Der lange Arm des US-Senats reicht bis Sassnitz
Von Martin Möller, NDR Nordmagazin
Der Brief aus Washington kam für den Hafen Mukran nicht überraschend, der Tonfall ist es schon. Die republikanischen Senatoren Ted Cruz, Tom Cotton und Ron Johnson drohen und schüchtern ein. Dem Hafen Sassnitz und seinen beiden Gesellschaftern - der Stadt und dem Land Mecklenburg-Vorpommern - sowie anderen beteiligten Firmen, wird die Zerstörung ihrer Geschäftsgrundlagen angekündigt, sollten sie beim Weiterbau der Ostseepipeline Nord Stream 2 helfen.
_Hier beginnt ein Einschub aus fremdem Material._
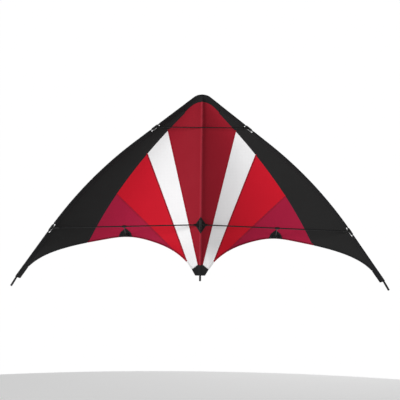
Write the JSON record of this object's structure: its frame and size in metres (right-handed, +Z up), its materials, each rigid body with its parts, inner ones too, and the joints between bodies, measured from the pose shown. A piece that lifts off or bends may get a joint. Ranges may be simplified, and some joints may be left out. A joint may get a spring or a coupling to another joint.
{
  "type": "two-line delta kite",
  "caption": "Two-line delta sport kite: panelled ripstop sail on a rod frame with folding wings, swinging lower spreaders, stand-offs and a lift-out upper spreader.",
  "frame": {"origin": "on the spine's axis at the centre cross, where the bridle's centre leg holds the kite", "axes": "+Z up the spine to the nose, +X to the right as the pilot sees it, +Y away from the pilot, the way the sail billows"},
  "size_m": [1.3046, 0.1124, 0.6665],
  "materials": {
    "dark_red_ripstop": "woven polyester ripstop, satin",
    "white_ripstop": "woven polyester ripstop, satin",
    "bright_red_ripstop": "woven polyester ripstop, satin",
    "crimson_ripstop": "woven polyester ripstop, satin",
    "black_ripstop": "woven polyester ripstop, satin",
    "black_webbing": "heavy woven reinforcement cloth, matt",
    "rod": "pultruded glass fibre rod, black, semi-gloss",
    "rubber": "moulded, matt",
    "cap": "moulded, fine texture"
  },
  "bodies": {
    "spine": {"spine_rod": "rod", "spine_sleeve_upper": "dark_red_ripstop", "spine_sleeve_lower": "dark_red_ripstop", "spine_nose_cap": "cap", "spine_tail_cap": "cap", "tail_pocket": "black_webbing", "centre_cross_hub": "rubber"},
    "upper_spreader_body": {"upper_spreader": "rod", "upper_spreader_caps": "cap"},
    "left_wing": {"centre_panel_left": "dark_red_ripstop", "white_panel_left": "white_ripstop", "bright_red_panel_left": "bright_red_ripstop", "crimson_panel_left": "crimson_ripstop", "leading_edge_panel_left": "black_ripstop", "centre_patch_left": "black_webbing", "standoff_patch_left": "black_webbing", "nose_half_left": "black_webbing", "leading_edge_rod_left": "rod", "leading_edge_sleeve_upper_left": "black_webbing", "leading_edge_sleeve_middle_left": "black_webbing", "leading_edge_sleeve_lower_left": "black_webbing", "wing_tip_pocket_left": "black_webbing", "wing_tip_cap_left": "cap", "connector_stop_rings_left": "rubber", "upper_connector_left": "rubber", "centre_cross_arm_left": "rubber", "standoff_socket_left": "cap"},
    "left_spreader": {"lower_spreader_left": "rod", "lower_connector_left": "rubber", "clip_stop_rings_left": "rubber"},
    "left_standoff": {"standoff_rod_left": "rod", "standoff_clip_left": "cap", "standoff_tip_left": "rubber"},
    "right_wing": {"centre_panel_right": "dark_red_ripstop", "white_panel_right": "white_ripstop", "bright_red_panel_right": "bright_red_ripstop", "crimson_panel_right": "crimson_ripstop", "leading_edge_panel_right": "black_ripstop", "centre_patch_right": "black_webbing", "standoff_patch_right": "black_webbing", "nose_half_right": "black_webbing", "leading_edge_rod_right": "rod", "leading_edge_sleeve_upper_right": "black_webbing", "leading_edge_sleeve_middle_right": "black_webbing", "leading_edge_sleeve_lower_right": "black_webbing", "wing_tip_pocket_right": "black_webbing", "wing_tip_cap_right": "cap", "connector_stop_rings_right": "rubber", "upper_connector_right": "rubber", "centre_cross_arm_right": "rubber", "standoff_socket_right": "cap"},
    "right_spreader": {"lower_spreader_right": "rod", "lower_connector_right": "rubber", "clip_stop_rings_right": "rubber"},
    "right_standoff": {"standoff_rod_right": "rod", "standoff_clip_right": "cap", "standoff_tip_right": "rubber"}
  },
  "joints": [
    {"name": "left_wing_fold", "type": "hinge", "parent": "spine", "child": "left_wing", "pos_m": [0, 0, 0], "axis": [0, 0, -1], "range_deg": [0, 50]},
    {"name": "left_spreader_swing", "type": "hinge", "parent": "left_wing", "child": "left_spreader", "pos_m": [-0.51373, 0, -0.01552], "axis": [-0.5764, 0, -0.8171], "range_deg": [0, 90]},
    {"name": "left_standoff_fold", "type": "hinge", "parent": "left_spreader", "child": "left_standoff", "pos_m": [-0.263, -0.003, -0.00722], "axis": [-0.9995, 0, -0.0332], "range_deg": [0, 100]},
    {"name": "right_wing_fold", "type": "hinge", "parent": "spine", "child": "right_wing", "pos_m": [0, 0, 0], "axis": [0, 0, 1], "range_deg": [0, 50]},
    {"name": "right_spreader_swing", "type": "hinge", "parent": "right_wing", "child": "right_spreader", "pos_m": [0.51373, 0, -0.01552], "axis": [-0.5764, 0, 0.8171], "range_deg": [0, 90]},
    {"name": "right_standoff_fold", "type": "hinge", "parent": "right_spreader", "child": "right_standoff", "pos_m": [0.263, -0.003, -0.00722], "axis": [-0.9995, 0, 0.0332], "range_deg": [0, 100]},
    {"name": "upper_spreader_release", "type": "slide", "parent": "spine", "child": "upper_spreader_body", "axis": [0, -1, 0], "range_m": [0, 0.06]}
  ]
}
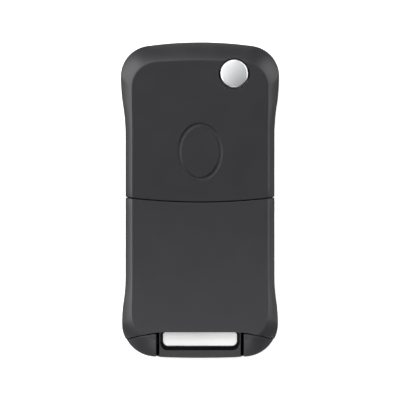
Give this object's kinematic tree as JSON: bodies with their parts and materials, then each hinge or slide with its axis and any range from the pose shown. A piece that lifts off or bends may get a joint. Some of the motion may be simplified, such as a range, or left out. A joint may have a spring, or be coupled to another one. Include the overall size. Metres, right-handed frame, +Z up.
{
  "type": "flip key remote shell",
  "caption": "Flip key remote shell with a swing-out blade, round release button, three front keys and a key ring eye.",
  "frame": {"origin": "below the middle of the case, on the plane of its front face", "axes": "+Z up through the back; +Y towards the end that the blade swings out of; +X towards the side that the blade folds into, seen from the back"},
  "size_m": [0.0394, 0.0785, 0.0174],
  "materials": {
    "shell_plastic": "fine matt texture",
    "loop_plastic": "glossy",
    "carrier_plastic": "smooth satin",
    "blade_steel": "nickel plated",
    "pin_steel": "bright",
    "button_metal": "satin silver",
    "spring_steel": "drawn wire",
    "anchor_steel": "stamped",
    "key_plastic": "soft satin",
    "mat_rubber": "matt",
    "lens_plastic": "clear tinted",
    "screw_steel": "black zinc",
    "contact_metal": "nickel plated"
  },
  "bodies": {
    "case": {"upper_back_shell": "shell_plastic", "upper_front_shell": "shell_plastic", "lower_back_cover": "shell_plastic", "lower_front_shell": "shell_plastic", "keyring_loop": "loop_plastic", "spring_anchor": "anchor_steel", "transponder_cover": "carrier_plastic", "keypad_mat": "mat_rubber", "indicator_lens": "lens_plastic", "coupling_screws": "screw_steel", "rim_contact": "contact_metal", "face_contact": "contact_metal"},
    "blade_arm": {"blade_carrier": "carrier_plastic", "key_blade": "blade_steel", "blade_roll_pin": "pin_steel", "torsion_spring": "spring_steel"},
    "release_button": {"release_button": "button_metal"},
    "lock_key": {"lock_key": "key_plastic"},
    "unlock_key": {"unlock_key": "key_plastic"},
    "boot_key": {"boot_key": "key_plastic"}
  },
  "joints": [
    {"name": "blade_swing", "type": "hinge", "parent": "case", "child": "blade_arm", "pos_m": [0.0085, 0.0314, 0], "axis": [0, 0, 1], "range_deg": [0, 180], "deforming": ["torsion_spring"]},
    {"name": "release_press", "type": "slide", "parent": "blade_arm", "child": "release_button", "axis": [0, 0, -1], "range_m": [0, 0.0025], "stiffness_N_per_m": 800, "deforming": ["torsion_spring"]},
    {"name": "lock_press", "type": "slide", "parent": "case", "child": "lock_key", "axis": [0, 0, 1], "range_m": [0, 0.0006], "stiffness_N_per_m": 1500, "deforming": ["keypad_mat"]},
    {"name": "unlock_press", "type": "slide", "parent": "case", "child": "unlock_key", "axis": [0, 0, 1], "range_m": [0, 0.0006], "stiffness_N_per_m": 1500, "deforming": ["keypad_mat"]},
    {"name": "boot_press", "type": "slide", "parent": "case", "child": "boot_key", "axis": [0, 0, 1], "range_m": [0, 0.0006], "stiffness_N_per_m": 1500, "deforming": ["keypad_mat"]}
  ]
}
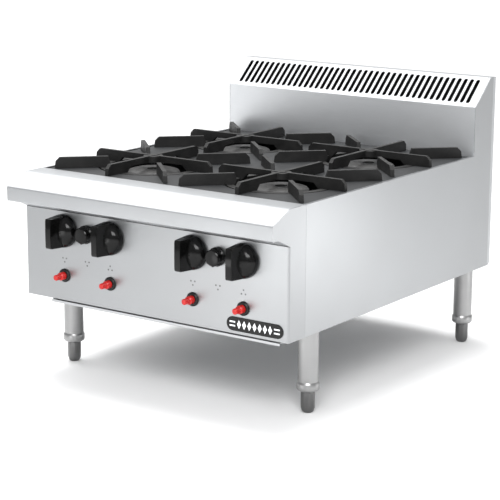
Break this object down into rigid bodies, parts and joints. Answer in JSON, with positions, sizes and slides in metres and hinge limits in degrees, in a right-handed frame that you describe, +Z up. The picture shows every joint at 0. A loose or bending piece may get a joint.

Als rechtliche Grundlage verweisen die Senatoren auf bestehende US-Sanktionsgesetze gegen Nord Stream 2. Diese würden ermöglichen, dass Vorstandsmitgliedern, leitenden Angestellten die Einreise in die Vereinigten Staaten untersagt und jegliches Eigentum oder Interesse an Eigentum, auf das die USA Zugriff haben, eingefroren wird.
Bundesweite Empörung
Mecklenburg-Vorpommerns Ministerpräsidentin Manuela Schwesig (SPD) wies die Drohungen der US-Senatoren scharf zurück. Dem NDR Nordmagazin sagte sie: "Ich kann nicht erkennen, dass Amerika und schon gar nicht der amerikanische Präsident uns hier irgendwie reinreden kann. Deswegen sind diese Drohungen inakzeptabel. Wir lassen uns davon gar nicht einschüchtern. Wir halten an diesem Projekt fest. Und ich erwarte von der Bundesregierung, dass sie das jetzt auch auf internationaler Ebene zum Thema macht." Durch die deutsche Politik läuft eine Welle der Empörung. Ob sie Folgen hat, bleibt allerdings ungewiss. Beispiel Iran: Nach der einseitigen Kündigung des Atomkontrollabkommens durch die USA und dem anschließenden Boykott ist der Handel zwischen Deutschland und dem Iran komplett zusammengebrochen, allen Protesten höchster EU-Repräsentanten und des deutschen Außenministers zum Trotz. Der Arm des US-Senats scheint länger, als es vielen hierzulande lieb ist - auch im Falle vom Nord Stream 2.
An der Kette
Immerhin ist es schon über ein halbes Jahr her, seit die Schweizer Firma Allseas ihr Verlegeschiff "Pioneering Spirit" abgezogen hat, unmittelbar nachdem US-Präsident Donald Trump das Gesetz "Zum Schutz von Europas Energiesicherheit" unterzeichnet hatte. Als Ersatz holten die Russen die "Akademik Tscherski" aus dem Japanischen Meer - eine Reise um die halbe Welt. Seit über zwei Monaten dümpelt der russische Rohrleger im Hafen von Mukran auf der Insel Rügen. Denn hier lagern die ummantelten Röhren für die noch zu bauenden 150 Kilometer von Nord Stream 2. Ein zweites russisches Spezialschiff, die "Fortuna", wartet im Hafen Rostock auf seinen Einsatz.
Sache von Spezialisten
Zwischenzeitlich hat auch das Wohnschiff "Rossini" im Sassnitzer Stadthafen festgemacht, eine antriebslose Barge mit aufmontieren Wohncontainern. Von dort werden regelmäßig Arbeiter zur "Akademik Tscherski" gebracht. Das Schiff muss erst noch auf die Verlegearbeiten vorbereitet werden. Pipelinebau in großen Wassertiefen beherrschen nur ganz wenige Firmen auf der Welt. Das heißt: selbst wenn die Russen mittlerweile über die entsprechenden Spezialschiffe verfügen, geht es nicht ganz ohne ausländische Spezialisten. Und die sind rund um den Globus im Einsatz. Auch das macht die amerikanischen Sanktionen so effektiv. Übrigens: das Verlegeschiff "Pioneering Spirit", mit 477 Metern größtes Konstruktionsschiff der Welt, arbeitet mittlerweile im Thyra-Erdgasfeld in der dänischen Nordsee.